Beginning at the first line of the data, print each line exactly, stopping after the line that contains "return list(zip(points[:-1], points[1:]))".

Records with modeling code
--
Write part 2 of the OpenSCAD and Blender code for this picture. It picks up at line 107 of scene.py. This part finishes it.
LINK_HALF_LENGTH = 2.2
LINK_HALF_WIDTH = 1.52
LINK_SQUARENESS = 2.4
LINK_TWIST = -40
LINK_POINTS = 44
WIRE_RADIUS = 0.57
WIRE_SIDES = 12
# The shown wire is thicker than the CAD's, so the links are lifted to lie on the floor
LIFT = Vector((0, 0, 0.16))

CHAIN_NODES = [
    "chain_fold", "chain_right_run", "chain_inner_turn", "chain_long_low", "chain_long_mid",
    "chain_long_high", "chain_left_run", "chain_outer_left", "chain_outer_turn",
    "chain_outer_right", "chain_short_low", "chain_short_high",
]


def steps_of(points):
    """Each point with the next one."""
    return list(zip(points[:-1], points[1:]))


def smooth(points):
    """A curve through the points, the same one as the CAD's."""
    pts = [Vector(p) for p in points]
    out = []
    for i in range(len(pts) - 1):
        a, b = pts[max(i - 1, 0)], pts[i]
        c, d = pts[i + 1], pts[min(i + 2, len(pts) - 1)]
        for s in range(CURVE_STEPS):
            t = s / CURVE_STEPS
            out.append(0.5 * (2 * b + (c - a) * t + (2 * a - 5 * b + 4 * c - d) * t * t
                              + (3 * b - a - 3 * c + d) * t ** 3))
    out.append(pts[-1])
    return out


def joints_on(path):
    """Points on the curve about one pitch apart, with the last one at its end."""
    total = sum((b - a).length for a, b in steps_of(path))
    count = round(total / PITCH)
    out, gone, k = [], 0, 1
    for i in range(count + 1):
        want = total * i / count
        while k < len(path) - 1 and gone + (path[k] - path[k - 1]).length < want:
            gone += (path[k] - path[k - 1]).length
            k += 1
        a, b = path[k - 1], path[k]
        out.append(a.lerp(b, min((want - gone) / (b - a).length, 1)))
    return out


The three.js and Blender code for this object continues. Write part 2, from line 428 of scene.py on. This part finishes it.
--
• **Result for this exercise**:
Write part 2 of the OpenSCAD and Blender code for this picture. It picks up at line 107 of scene.py. This part finishes it.
LINK_HALF_LENGTH = 2.2
LINK_HALF_WIDTH = 1.52
LINK_SQUARENESS = 2.4
LINK_TWIST = -40
LINK_POINTS = 44
WIRE_RADIUS = 0.57
WIRE_SIDES = 12
# The shown wire is thicker than the CAD's, so the links are lifted to lie on the floor
LIFT = Vector((0, 0, 0.16))

CHAIN_NODES = [
    "chain_fold", "chain_right_run", "chain_inner_turn", "chain_long_low", "chain_long_mid",
    "chain_long_high", "chain_left_run", "chain_outer_left", "chain_outer_turn",
    "chain_outer_right", "chain_short_low", "chain_short_high",
]


def steps_of(points):
    """Each point with the next one."""
    return list(zip(points[:-1], points[1:]))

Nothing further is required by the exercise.